A structure theorem for almost low-degree functions on the slice (1901.08839v1)

Abstract: The Fourier-Walsh expansion of a Boolean function $f \colon {0,1}^n \rightarrow {0,1}$ is its unique representation as a multilinear polynomial. The Kindler-Safra theorem (2002) asserts that if in the expansion of $f$, the total weight on coefficients beyond degree $k$ is very small, then $f$ can be approximated by a Boolean-valued function depending on at most $O(2^k)$ variables. In this paper we prove a similar theorem for Boolean functions whose domain is the `slice' ${{[n]}\choose{pn}} = {x \in {0,1}^n\colon \sum_i x_i = pn}$, where $0 \ll p \ll 1$, with respect to their unique representation as harmonic multilinear polynomials. We show that if in the representation of $f\colon {{[n]}\choose{pn}} \rightarrow {0,1}$, the total weight beyond degree $k$ is at most $\epsilon$, where $\epsilon = \min(p, 1-p)^{O(k)}$, then $f$ can be $O(\epsilon)$-approximated by a degree-$k$ Boolean function on the slice, which in turn depends on $O(2^{k})$ coordinates. This proves a conjecture of Filmus, Kindler, Mossel, and Wimmer (2015).

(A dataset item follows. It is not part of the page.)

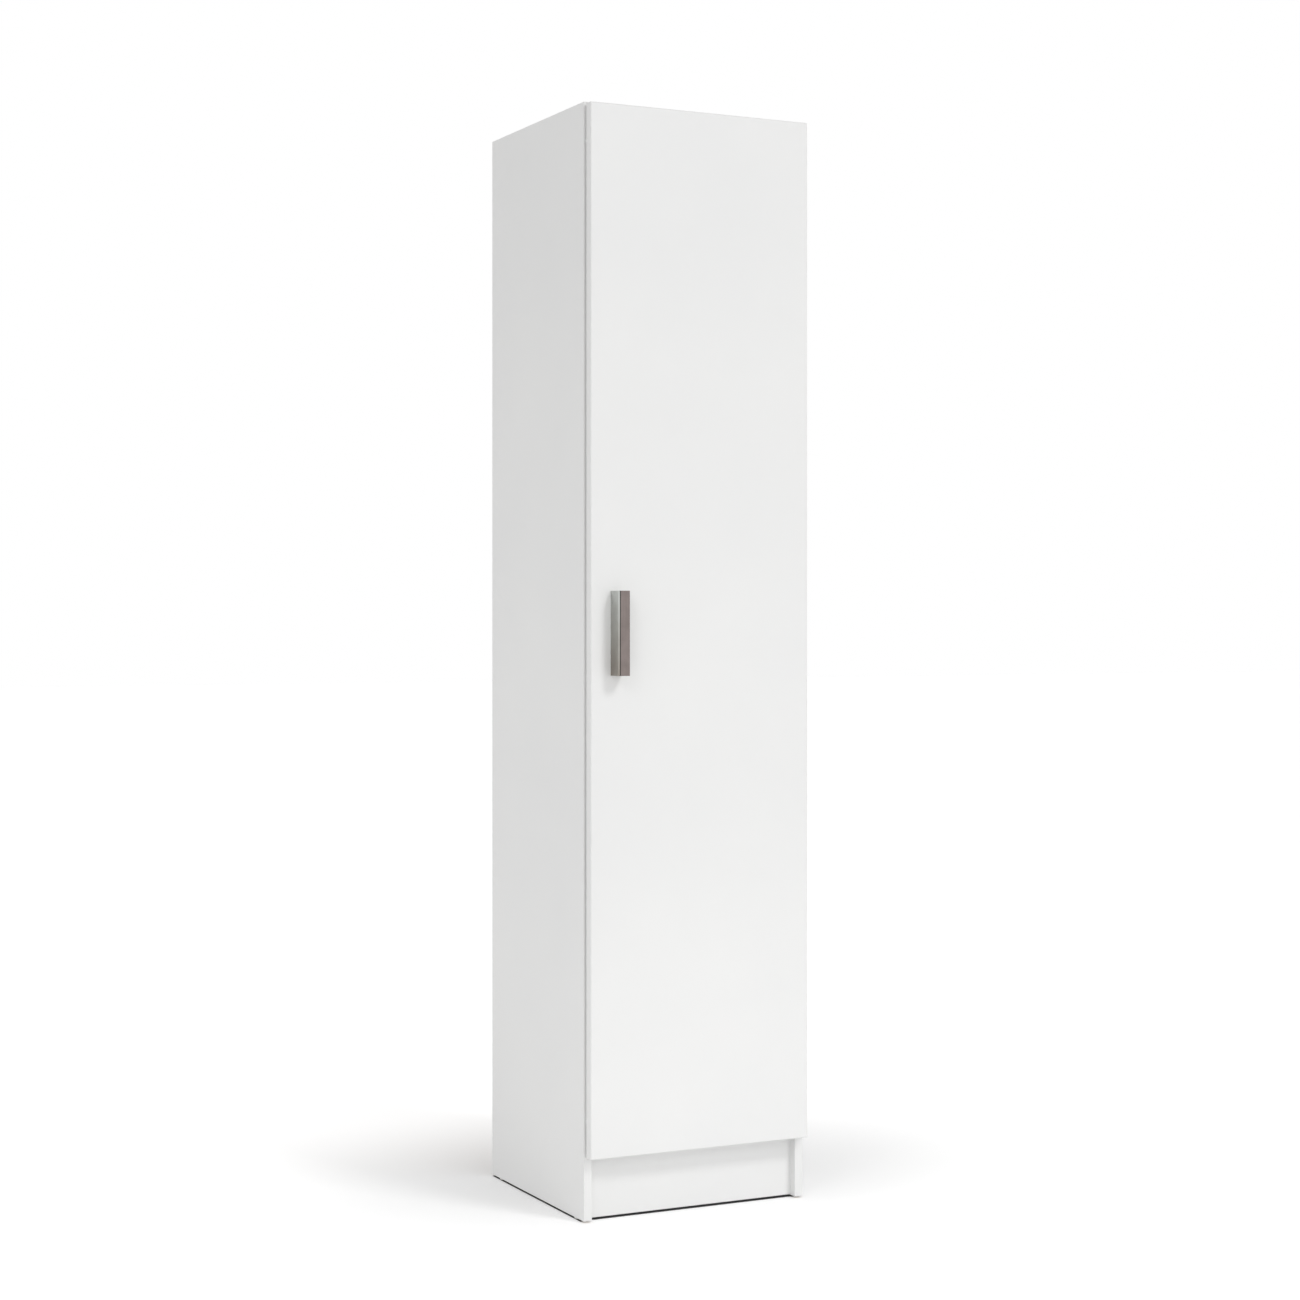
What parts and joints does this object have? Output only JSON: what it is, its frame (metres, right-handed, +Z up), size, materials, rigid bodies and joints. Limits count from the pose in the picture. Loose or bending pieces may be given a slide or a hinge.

Our proof relies on hypercontractivity, along with a novel kind of a shifting procedure. In addition, we show that the approximation rate in the Kindler-Safra theorem can be improved from $\epsilon + \exp(O(k)) \epsilon^{1/4}$ to $\epsilon+\epsilon^2 (2\ln(1/\epsilon))^k/k!$, which is tight in terms of the dependence on $\epsilon$ and misses at most a factor of $2^{O(k)}$ in the lower-order term.